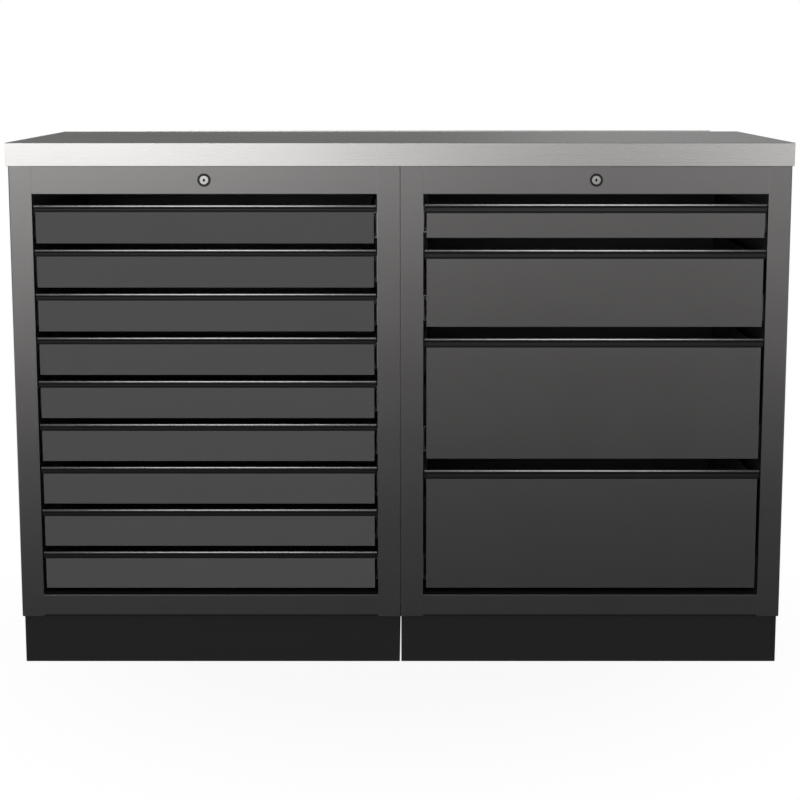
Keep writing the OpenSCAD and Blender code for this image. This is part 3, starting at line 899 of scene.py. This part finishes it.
---+---
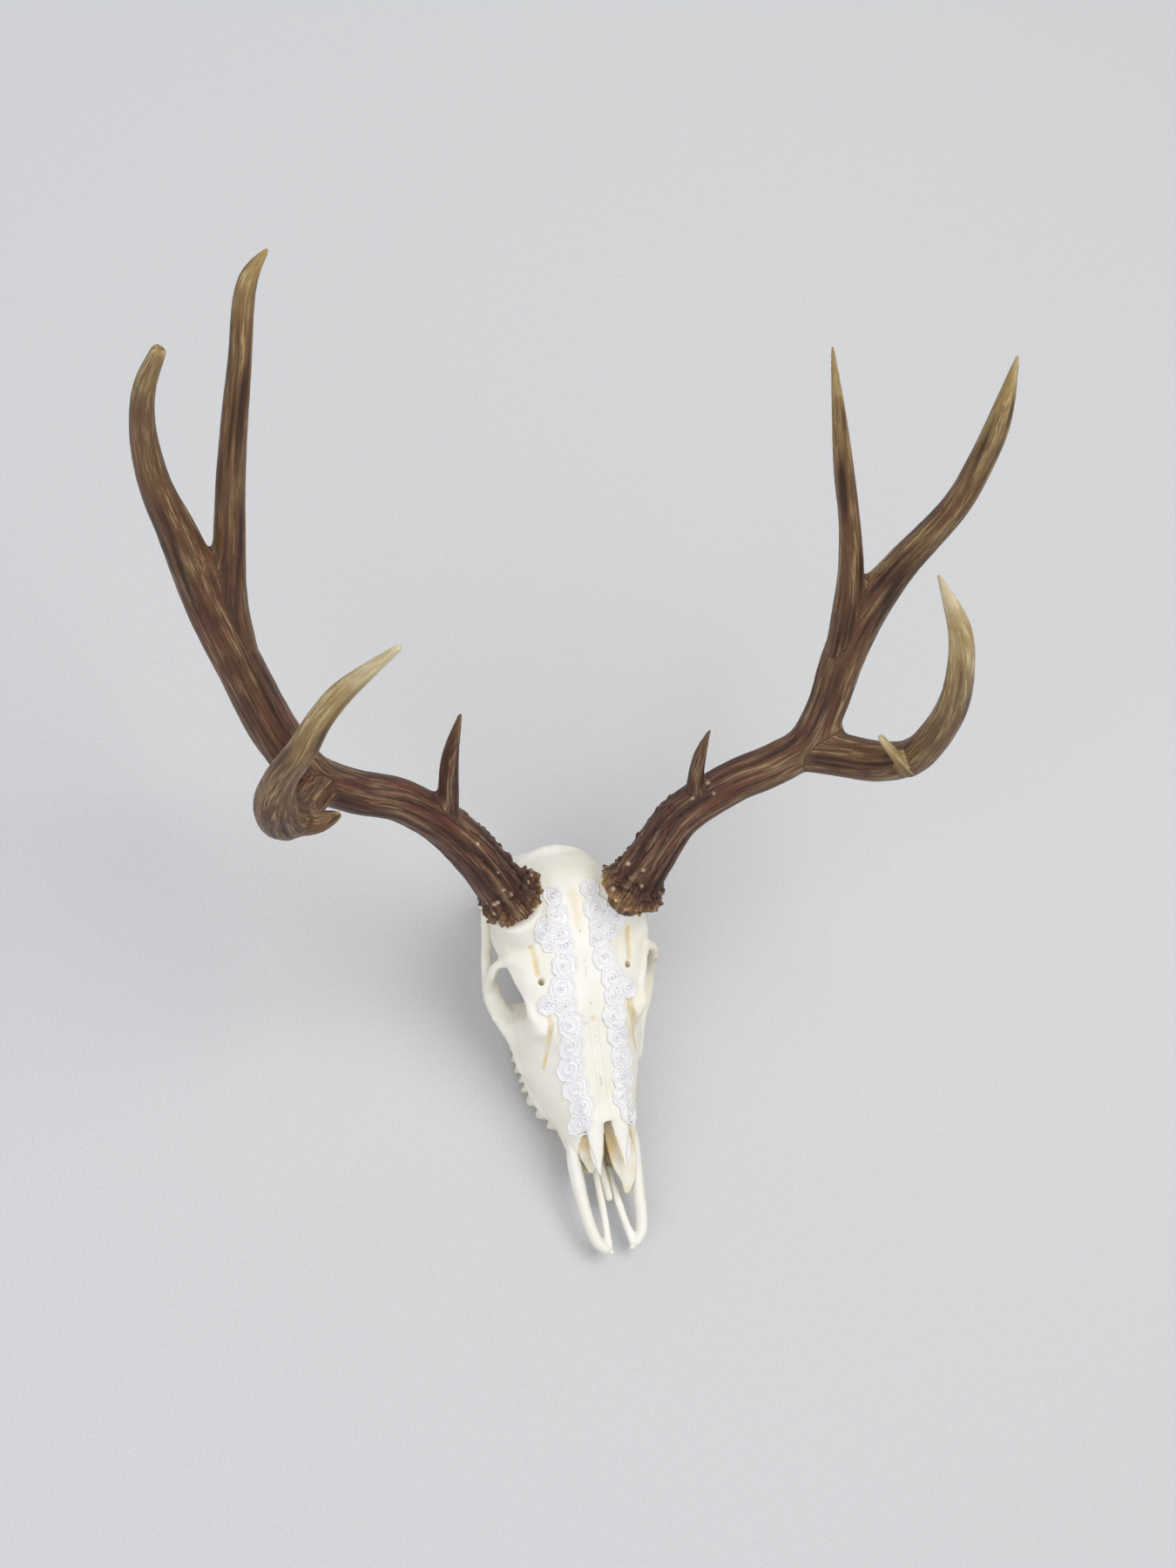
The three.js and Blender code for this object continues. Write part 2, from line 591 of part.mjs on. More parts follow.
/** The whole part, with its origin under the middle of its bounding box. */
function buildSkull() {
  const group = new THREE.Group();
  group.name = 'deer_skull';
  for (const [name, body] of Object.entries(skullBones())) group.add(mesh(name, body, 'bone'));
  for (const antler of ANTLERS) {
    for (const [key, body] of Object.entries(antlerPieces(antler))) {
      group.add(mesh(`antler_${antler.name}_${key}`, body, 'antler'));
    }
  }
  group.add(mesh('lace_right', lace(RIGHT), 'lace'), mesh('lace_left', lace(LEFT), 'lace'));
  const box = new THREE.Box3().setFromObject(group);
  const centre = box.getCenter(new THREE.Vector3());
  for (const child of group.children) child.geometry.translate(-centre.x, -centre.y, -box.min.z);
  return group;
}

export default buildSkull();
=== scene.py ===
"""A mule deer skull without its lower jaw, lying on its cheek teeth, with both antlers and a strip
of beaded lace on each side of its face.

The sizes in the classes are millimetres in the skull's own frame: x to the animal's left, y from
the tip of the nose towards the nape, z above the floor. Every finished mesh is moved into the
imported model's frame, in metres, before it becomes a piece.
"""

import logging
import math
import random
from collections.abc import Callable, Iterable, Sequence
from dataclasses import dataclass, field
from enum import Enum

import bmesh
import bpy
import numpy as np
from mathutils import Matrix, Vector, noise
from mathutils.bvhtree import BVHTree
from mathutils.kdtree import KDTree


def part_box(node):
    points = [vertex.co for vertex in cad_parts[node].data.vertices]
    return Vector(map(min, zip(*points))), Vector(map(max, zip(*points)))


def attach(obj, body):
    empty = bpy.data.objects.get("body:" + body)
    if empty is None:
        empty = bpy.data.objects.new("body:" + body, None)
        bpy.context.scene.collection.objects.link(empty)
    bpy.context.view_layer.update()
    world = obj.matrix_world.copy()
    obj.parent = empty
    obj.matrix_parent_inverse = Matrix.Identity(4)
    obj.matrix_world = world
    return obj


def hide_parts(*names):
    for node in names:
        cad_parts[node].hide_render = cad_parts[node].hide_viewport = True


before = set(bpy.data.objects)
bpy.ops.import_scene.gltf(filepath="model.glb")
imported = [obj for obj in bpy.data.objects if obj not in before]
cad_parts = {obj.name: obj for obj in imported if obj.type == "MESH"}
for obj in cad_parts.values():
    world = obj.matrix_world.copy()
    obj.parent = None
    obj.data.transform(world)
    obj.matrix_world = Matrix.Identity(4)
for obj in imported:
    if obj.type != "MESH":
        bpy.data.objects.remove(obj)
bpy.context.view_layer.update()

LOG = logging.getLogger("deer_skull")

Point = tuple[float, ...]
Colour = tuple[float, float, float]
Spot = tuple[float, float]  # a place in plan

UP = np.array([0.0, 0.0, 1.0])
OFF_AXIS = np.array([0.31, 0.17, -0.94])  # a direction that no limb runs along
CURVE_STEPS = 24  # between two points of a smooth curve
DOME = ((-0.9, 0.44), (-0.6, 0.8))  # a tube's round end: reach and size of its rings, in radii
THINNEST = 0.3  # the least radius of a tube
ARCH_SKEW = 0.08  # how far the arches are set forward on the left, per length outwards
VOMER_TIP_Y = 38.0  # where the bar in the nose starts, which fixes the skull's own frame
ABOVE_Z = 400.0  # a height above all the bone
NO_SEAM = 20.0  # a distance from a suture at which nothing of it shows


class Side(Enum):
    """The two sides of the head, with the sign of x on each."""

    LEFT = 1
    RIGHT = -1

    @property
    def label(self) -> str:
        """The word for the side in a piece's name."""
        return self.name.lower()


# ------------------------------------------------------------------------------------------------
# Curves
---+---
# Exercise details
The first line to be transcribed is the one containing "for (const [name, body]", and the last is the one containing "if empty is". Transcribe exactly those lines and nothing else.

# Task result
  for (const [name, body] of Object.entries(skullBones())) group.add(mesh(name, body, 'bone'));
  for (const antler of ANTLERS) {
    for (const [key, body] of Object.entries(antlerPieces(antler))) {
      group.add(mesh(`antler_${antler.name}_${key}`, body, 'antler'));
    }
  }
  group.add(mesh('lace_right', lace(RIGHT), 'lace'), mesh('lace_left', lace(LEFT), 'lace'));
  const box = new THREE.Box3().setFromObject(group);
  const centre = box.getCenter(new THREE.Vector3());
  for (const child of group.children) child.geometry.translate(-centre.x, -centre.y, -box.min.z);
  return group;
}

export default buildSkull();
=== scene.py ===
"""A mule deer skull without its lower jaw, lying on its cheek teeth, with both antlers and a strip
of beaded lace on each side of its face.

The sizes in the classes are millimetres in the skull's own frame: x to the animal's left, y from
the tip of the nose towards the nape, z above the floor. Every finished mesh is moved into the
imported model's frame, in metres, before it becomes a piece.
"""

import logging
import math
import random
from collections.abc import Callable, Iterable, Sequence
from dataclasses import dataclass, field
from enum import Enum

import bmesh
import bpy
import numpy as np
from mathutils import Matrix, Vector, noise
from mathutils.bvhtree import BVHTree
from mathutils.kdtree import KDTree


def part_box(node):
    points = [vertex.co for vertex in cad_parts[node].data.vertices]
    return Vector(map(min, zip(*points))), Vector(map(max, zip(*points)))


def attach(obj, body):
    empty = bpy.data.objects.get("body:" + body)
    if empty is None:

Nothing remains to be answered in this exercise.